* start *

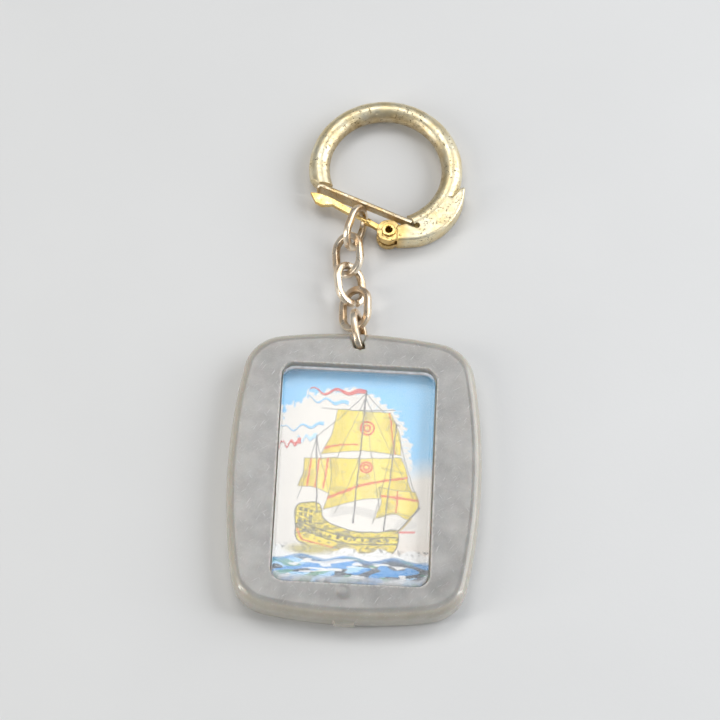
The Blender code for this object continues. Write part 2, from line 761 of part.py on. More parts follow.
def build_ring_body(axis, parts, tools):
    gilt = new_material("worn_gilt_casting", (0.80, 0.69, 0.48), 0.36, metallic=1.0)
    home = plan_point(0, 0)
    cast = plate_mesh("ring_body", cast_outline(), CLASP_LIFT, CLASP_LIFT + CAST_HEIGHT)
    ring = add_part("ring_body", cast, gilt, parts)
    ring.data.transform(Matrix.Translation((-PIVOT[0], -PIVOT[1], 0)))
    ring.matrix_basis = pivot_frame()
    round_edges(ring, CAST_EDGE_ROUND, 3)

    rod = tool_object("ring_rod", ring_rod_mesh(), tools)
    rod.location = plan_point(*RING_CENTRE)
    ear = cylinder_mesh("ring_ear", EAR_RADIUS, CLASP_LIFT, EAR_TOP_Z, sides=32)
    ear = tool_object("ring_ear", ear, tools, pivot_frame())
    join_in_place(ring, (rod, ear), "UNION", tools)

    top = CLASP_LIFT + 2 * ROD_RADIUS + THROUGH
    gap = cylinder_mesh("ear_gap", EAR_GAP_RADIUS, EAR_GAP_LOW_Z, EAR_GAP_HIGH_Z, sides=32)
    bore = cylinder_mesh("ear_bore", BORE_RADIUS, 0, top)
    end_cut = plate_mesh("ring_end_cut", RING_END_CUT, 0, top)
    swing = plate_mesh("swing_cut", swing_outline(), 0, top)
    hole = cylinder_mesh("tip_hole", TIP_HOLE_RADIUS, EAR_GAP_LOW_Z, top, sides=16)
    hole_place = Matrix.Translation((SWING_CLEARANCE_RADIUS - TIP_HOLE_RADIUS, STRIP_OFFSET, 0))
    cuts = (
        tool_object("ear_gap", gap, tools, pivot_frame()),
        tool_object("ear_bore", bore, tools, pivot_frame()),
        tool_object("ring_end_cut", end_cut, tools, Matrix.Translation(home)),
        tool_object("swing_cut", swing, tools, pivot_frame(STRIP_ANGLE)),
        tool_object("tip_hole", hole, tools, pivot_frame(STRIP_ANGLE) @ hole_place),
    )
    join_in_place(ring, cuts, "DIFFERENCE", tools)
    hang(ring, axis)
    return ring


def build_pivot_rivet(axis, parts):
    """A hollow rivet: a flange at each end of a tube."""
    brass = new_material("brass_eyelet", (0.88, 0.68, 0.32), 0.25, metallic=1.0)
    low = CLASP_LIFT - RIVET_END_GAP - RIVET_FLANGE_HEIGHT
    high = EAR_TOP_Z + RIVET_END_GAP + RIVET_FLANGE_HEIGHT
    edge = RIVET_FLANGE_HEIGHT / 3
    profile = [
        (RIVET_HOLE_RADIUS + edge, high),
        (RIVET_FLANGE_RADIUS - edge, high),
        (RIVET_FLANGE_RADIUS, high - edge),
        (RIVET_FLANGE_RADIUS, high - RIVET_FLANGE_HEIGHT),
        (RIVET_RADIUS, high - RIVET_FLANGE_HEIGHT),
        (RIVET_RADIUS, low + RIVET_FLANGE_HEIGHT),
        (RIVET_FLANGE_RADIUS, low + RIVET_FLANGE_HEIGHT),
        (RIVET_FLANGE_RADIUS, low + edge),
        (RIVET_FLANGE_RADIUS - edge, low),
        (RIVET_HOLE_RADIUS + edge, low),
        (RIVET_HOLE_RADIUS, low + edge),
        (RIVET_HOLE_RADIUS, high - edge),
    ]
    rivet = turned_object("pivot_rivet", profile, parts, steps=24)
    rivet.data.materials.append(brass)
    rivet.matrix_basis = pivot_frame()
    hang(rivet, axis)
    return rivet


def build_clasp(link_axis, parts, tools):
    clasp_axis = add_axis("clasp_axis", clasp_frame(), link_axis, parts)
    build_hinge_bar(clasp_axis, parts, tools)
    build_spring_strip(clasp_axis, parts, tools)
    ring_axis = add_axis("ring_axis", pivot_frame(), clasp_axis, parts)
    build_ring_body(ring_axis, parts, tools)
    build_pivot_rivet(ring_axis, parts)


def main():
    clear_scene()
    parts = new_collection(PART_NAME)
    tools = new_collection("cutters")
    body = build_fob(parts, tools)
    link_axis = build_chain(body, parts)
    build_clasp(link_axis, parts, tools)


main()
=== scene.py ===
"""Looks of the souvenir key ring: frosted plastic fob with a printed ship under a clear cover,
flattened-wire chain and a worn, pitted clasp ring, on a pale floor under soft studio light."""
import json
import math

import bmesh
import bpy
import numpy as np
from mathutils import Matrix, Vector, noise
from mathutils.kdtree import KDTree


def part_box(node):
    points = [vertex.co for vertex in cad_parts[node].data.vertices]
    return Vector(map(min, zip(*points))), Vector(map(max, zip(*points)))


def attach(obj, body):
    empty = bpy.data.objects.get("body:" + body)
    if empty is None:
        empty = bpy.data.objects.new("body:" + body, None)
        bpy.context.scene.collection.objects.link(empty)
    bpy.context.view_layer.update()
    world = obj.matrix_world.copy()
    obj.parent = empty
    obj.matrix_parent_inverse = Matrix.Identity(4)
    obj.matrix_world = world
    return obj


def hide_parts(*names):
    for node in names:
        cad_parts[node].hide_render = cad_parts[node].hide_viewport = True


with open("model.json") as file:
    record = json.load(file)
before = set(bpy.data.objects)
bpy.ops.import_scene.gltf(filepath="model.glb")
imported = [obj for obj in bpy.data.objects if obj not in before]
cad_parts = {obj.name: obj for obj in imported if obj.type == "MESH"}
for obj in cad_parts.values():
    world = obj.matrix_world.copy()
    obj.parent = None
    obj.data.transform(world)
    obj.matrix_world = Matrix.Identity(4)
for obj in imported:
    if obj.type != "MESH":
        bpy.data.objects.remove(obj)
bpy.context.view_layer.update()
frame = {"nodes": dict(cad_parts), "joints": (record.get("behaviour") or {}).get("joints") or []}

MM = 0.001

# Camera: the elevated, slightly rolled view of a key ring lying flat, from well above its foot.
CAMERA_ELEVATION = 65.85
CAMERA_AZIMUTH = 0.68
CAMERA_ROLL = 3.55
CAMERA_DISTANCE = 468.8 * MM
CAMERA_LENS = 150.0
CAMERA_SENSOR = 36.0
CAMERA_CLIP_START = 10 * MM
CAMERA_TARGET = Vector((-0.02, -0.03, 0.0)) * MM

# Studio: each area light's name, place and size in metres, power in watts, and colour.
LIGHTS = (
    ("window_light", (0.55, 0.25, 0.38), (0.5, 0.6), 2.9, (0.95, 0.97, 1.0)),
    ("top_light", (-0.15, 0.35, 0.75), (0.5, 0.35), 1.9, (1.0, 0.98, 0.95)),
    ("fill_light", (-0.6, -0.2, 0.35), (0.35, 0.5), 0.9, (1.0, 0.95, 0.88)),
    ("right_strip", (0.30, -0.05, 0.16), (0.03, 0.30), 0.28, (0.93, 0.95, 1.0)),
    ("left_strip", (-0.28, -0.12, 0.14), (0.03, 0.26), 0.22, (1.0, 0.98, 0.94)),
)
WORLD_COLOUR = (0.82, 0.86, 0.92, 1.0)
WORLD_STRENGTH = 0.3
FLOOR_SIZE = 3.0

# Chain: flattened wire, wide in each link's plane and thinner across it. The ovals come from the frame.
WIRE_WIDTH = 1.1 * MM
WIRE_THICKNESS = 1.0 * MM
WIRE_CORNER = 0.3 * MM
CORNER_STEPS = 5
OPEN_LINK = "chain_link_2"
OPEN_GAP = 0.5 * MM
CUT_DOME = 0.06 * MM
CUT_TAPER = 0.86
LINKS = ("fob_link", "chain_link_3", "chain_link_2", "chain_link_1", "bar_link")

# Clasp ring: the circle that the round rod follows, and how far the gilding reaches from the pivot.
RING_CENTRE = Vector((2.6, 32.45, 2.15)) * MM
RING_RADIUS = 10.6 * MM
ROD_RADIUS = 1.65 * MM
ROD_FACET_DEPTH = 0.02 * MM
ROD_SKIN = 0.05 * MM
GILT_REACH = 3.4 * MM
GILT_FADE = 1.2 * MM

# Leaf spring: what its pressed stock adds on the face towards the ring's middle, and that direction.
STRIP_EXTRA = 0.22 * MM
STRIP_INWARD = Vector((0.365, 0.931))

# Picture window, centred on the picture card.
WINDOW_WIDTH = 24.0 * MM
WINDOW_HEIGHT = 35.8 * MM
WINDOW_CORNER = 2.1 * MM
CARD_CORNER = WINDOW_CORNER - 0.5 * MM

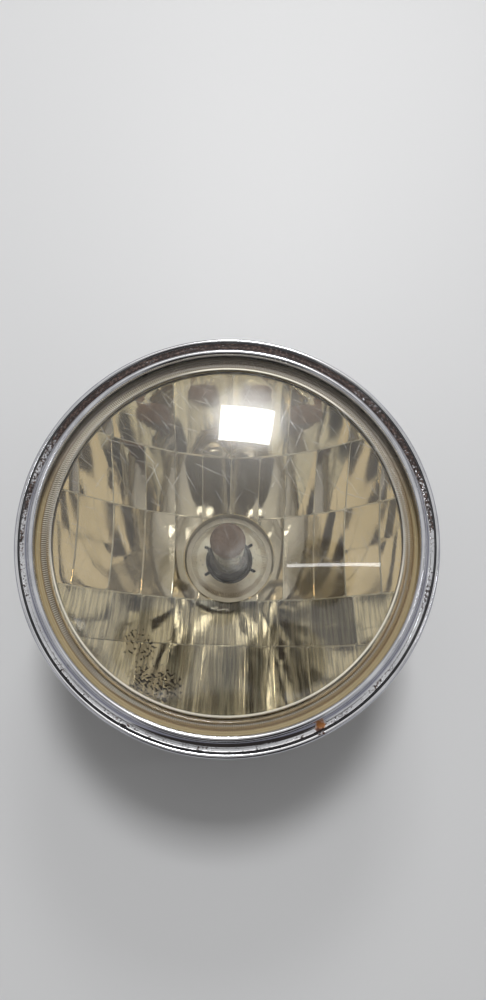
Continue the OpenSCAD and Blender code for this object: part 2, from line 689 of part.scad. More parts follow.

* end *

What you are asked to do: Some lines of the data may hold the word "return". Say how many do, with nothing else.

Full response: 4